Amanda Walton, who survived a near-fatal car accident in 2000 after her sophomore year at Yale, received the NCAA Inspiration Award Sunday in the Disneyland Hotel in Anaheim, Calif. at the 97th annual NCAA Convention.

Walton won Ivy League Rookie of the Year honors in both field hockey and women’s lacrosse during her freshman season at Yale. She was just the fourth player in Ivy League history to claim both honors.

“Amanda [Walton] exemplifies what the award signifies and represents,” field hockey head coach Ainslee Lamb said. “What is most exciting is that this award recognizes Amanda’s outstanding contributions here and now. It acknowledges her integral role with the Yale field hockey team, and publicly announces the impact that she still continues to make on her teammates athletic pursuits and life endeavors.”

As a sophomore, Walton earned First Team All-Ivy in both sports and First Team All-American status in field hockey. Walton is tied with Emily Montgomery ’78 for the Yale field hockey single-season scoring record. In 2000, Walton notched 39 points on 18 goals and three assists.
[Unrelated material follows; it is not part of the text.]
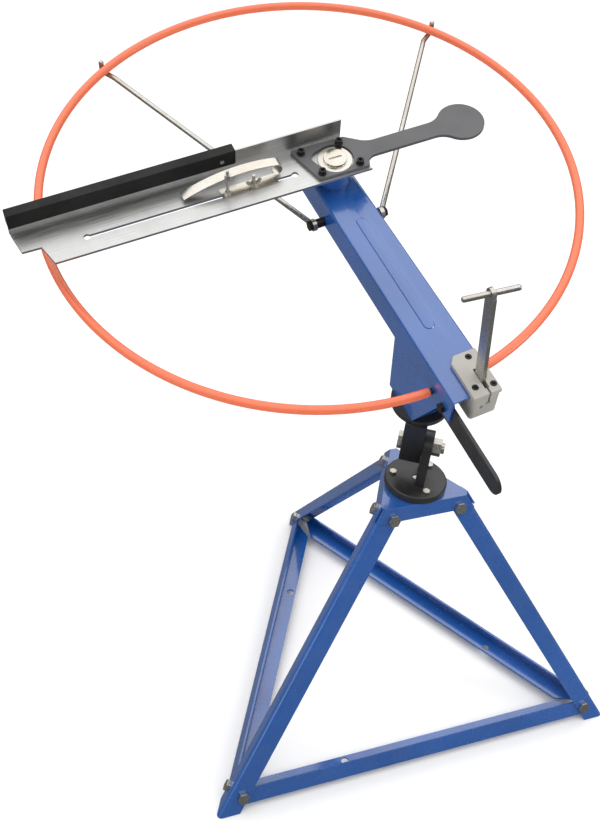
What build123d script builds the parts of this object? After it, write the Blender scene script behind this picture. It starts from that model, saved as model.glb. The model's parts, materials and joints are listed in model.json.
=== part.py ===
from build123d import *
from math import asin, atan, cos, degrees, radians, sin, sqrt, tan
import os

os.makedirs("parts", exist_ok=True)

# Hand-operated clay target trap on a three-legged sheet steel stand. Millimetres.
# The origin is on the ground under the pan axis, +Z is up, and the front of the stand faces -Y.

# ---- Stand ----
foot_inradius = 206.0        # leg faces, from the pan axis, at the ground
shoulder_inradius = 49.0     # the same faces at the height of the plate bolts
shoulder_height = 429.0
plate_top = 448.0
sheet = 3.0                  # sheet thickness of legs, crossbars and plate
leg_face = 35.0
leg_bend = 8.0
leg_top_gap = 1.5            # between a leg's end and the plate
plate_flange = 24.0
plate_corner_back = 5.0      # how far a plate flange stops short of the leg's corner
crossbar_web = 27.0
crossbar_flange = 34.0
crossbar_rise = 12.0         # crossbar's lower face above the ground
crossbar_end_back = 14.0     # how far a crossbar stops short of the leg's corner
foot_bolt_back = 29.5        # foot bolt from the leg's corner, along the side
foot_bolt_height = 27.5
plate_bolt_back = 29.0
stand_bolt = 10.0
stand_hex = 17.0
stand_head = 6.4
small_hex = 13.0
small_head = 5.3
small_nut = 6.5
stand_nut = 5.0              # low lock nuts, because neighbours meet inside each corner
bolt_end = 0.8               # how far a bolt stands out of its nut
bolt_clearance = 0.5
peg_hole_radius = 6.5
peg_hole_along = 125.8
peg_hole_edge = 9.5          # peg hole centre from the crossbar flange's inner edge

# ---- Swivel and tilt joint ----
body_gap = 0.3               # between faces of bodies that move on each other
running_gap = 0.05           # radial, for a shaft in its bore
disc_radius = 48.0
disc_thick = 12.0
pan_bolt_size = 10.0
clamp_bolt = 6.0
clamp_hex = 10.0
clamp_head = 4.0
clamp_nut = 5.0
clamp_circle = 36.0
clamp_first = 150.0
pan_travel = 25.0            # degrees each way in the arc slots
tilt_height = 526.0
tilt_azimuth = -32.9         # direction of the tilt bolt, from its head to its nut
tilt_lean = 18.76            # how far the head leans towards the thrower
tilt_bolt_size = 16.0
tilt_hex = 24.0
lower_tongue = 14.0          # thickness along the tilt bolt
upper_tongue = 32.0
tongue_eye = 24.0
tongue_base = 46.0
tongue_drop = 44.0           # upper tongue below the tilt bolt
tongue_tip = 14.0
yoke_top_wide = 56.0
recess_deep = 3.5
tilt_head = 10.0
tilt_nut_thick = 12.85
tilt_bolt_end = 18.0          # bolt past the lower tongue
recess_wide = 30.0
recess_long = 54.0

# ---- Head: s along the beam to the front, t to the right, h from the beam's top face ----
head_turn = -51.03           # the beam about the head's axis, from the tilt bolt's direction
beam_over_tilt = 243.2
beam_front = 79.0
beam_back = 380.0
beam_left = 32.5
beam_right_front = 38.0
beam_right_back = 31.0
beam_deep = 45.0
beam_bend = 5.0
bead_from = -252.0
bead_to = -38.0
bead_wide = 16.0
bead_high = 1.2
bracket_deep = 105.0         # from the beam's lower edge to the bracket's floor
bracket_top_back = -73.0
bracket_top_front = 52.0
bracket_low_back = -66.0
bracket_low_front = 2.0
flange_centre = -28.0        # yoke flange centre along s
flange_radius = 44.0
flange_thick = 10.0
flange_bolt = 8.0
flange_circle = 26.0

# ---- Throwing arm: x along the arm, y towards the throw, turned about the pivot ----
pivot_back = 335.0
arm_angle = -91.7
arm_under = 32.4             # underside of the arm above the beam's top
arm_thick = 4.0
arm_tip = 466.0
arm_front = 33.0
arm_rear = 42.0
arm_inner_rear = -27.0
arm_inner_front = -44.0
fence_high = 31.6
fence_thick = 3.0
slot_line = 3.6
slot_outer = 371.0
slot_inner = 64.0
slot_wide = 5.0
strip_from = 137.0
strip_back = 9.0             # how far the rubber stands behind the fence
strip_wall = 3.5
strip_low = 10.0             # lower edge of the rubber above the arm
rivet_from_end = 21.0
rivet_head = 3.2
rivet_rise = 1.4
tail_thick = 5.0
tail_opening = 27.0          # round part of the opening, about the pivot
tail_opening_end = (20.0, -10.0)
tail_opening_small = 12.0
tail_shoulder_front = -47.0  # where the plate's front edge turns into the neck
tail_shoulder_rear = -56.0
tail_screw_points = ((42, -26), (-17, -25), (29, 20), (-29, 22))
paddle_reach = 203.0
paddle_radius = 35.0
paddle_blend = 30.0          # radius between the neck and the paddle
neck_half = 14.0
shaft_size = 20.0
bearing_outer = 16.0
bearing_tall = 10.0
housing_radius = 24.0
spigot_radius = 18.0
spigot_drop = 12.0
crank_radius = 24.0
crank_thick = 9.0
crank_throw = 15.0
crank_pin_size = 6.0
anchor_s = -70.0             # spring anchor post, along the beam
anchor_size = 8.0
arm_screw = 6.0
arm_screw_head = 10.0
arm_screw_socket = 2.5       # radius
arm_washer = 1.6
tail_nut = 5.0
tail_nut_hex = 10.0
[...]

But on May 28, 2000, her promising career was tragically halted.

While Walton was driving through Meriden, a motorist, fleeing a high-speed police pursuit, crashed his Buick Riviera into the side of Walton’s Saab, sending her car careening 100 feet down the street. The car accident left her with brain trauma, internal injuries, fractured bones and a month-long coma.
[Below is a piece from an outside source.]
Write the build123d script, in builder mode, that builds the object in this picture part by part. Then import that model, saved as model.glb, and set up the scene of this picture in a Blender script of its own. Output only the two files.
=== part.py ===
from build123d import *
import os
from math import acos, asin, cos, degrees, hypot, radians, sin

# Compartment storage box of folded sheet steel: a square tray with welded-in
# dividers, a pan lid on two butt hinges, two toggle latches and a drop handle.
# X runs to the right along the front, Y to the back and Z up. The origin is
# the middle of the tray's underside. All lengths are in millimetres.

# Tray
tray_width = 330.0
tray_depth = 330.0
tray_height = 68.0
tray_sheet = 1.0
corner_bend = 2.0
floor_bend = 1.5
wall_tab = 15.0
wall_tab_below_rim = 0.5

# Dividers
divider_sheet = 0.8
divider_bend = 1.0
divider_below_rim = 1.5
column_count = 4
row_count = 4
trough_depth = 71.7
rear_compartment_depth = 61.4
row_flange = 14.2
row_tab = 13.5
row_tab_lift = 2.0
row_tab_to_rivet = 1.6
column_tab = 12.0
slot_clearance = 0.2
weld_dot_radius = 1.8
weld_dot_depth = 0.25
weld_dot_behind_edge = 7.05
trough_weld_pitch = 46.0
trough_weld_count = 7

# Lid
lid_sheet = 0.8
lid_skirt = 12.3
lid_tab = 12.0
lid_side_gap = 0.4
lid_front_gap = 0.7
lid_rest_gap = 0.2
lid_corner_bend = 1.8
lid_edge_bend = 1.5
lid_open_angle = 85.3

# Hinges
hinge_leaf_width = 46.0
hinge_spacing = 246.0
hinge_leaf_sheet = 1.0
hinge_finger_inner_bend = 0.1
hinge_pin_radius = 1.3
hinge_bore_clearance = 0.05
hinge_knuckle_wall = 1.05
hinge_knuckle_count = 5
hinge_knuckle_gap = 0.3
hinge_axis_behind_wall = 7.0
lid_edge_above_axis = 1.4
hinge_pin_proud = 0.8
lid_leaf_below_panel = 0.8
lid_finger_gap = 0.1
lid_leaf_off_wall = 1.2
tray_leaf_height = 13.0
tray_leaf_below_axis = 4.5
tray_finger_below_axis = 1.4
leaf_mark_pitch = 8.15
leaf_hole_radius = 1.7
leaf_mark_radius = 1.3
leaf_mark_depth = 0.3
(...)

Since then, Walton has gone through extensive rehabilitation and has made great progress.

This fall, during what would have been her senior season, at Lamb’s invitation, Walton rejoined the field hockey team as a volunteer assistant coach. NCAA regulations allow each program to have one unpaid assistant coach.

“As a coach she led by example, training hard to get better, yet the obstacles she faced were greater than most of us can even imagine,” forward Suzanne Anthony ’03 said. “She wrote letters to the team about working hard and never giving up, no matter what the situation, which meant a lot to me as her former teammate.”

Each week this fall, after four days of therapy near her family’s Massachusetts home, Walton came to New Haven for Friday afternoon practices and weekend games, offering support to players and coaches. After each field hockey game, Lamb supplemented Walton’s therapy schedule with a walk.

“While she was going through so much, she always was thinking about the team and trying to keep our spirits up when the season was not going so well,” Anthony said.

The NCAA Honors Committee annually gives the Inspiration Award to someone involved in intercollegiate athletics who “when confronted with a life-altering situation, used perseverance, dedication and determination to overcome the event, and now serves as a role model to give hope and inspiration to others in similar situations.”

“Amanda Walton is the most incredible athlete I have ever played with,” Anthony said. “Her great athletic ability was able to shine because of her unending desire and dedication to be the best. This has only proven more true since her accident, yet now instead of competing on the field she is striving to walk again.”

The other recipients of this year’s Inspiration Award are Florida State football player Todd Williams and Loyola College of Maryland head women’s lacrosse coach Diane Geppi-Aikens.

Walton also received the Yale Athletics Department’s inaugural Amanda D. Walton Award, to be presented to an outstanding athlete who has excelled on the field of play and who has shown spirit and courage in transcending unforeseen challenges.

“As is the case with Amanda [Walton], she impacted the 1,500 or so people attending the event and as always, makes everyone walk away with a better appreciation for what athletics teaches us in the game of life,” Lamb said. “If anyone can inspire you to be a better person in all areas of your life, it is Amanda Walton.”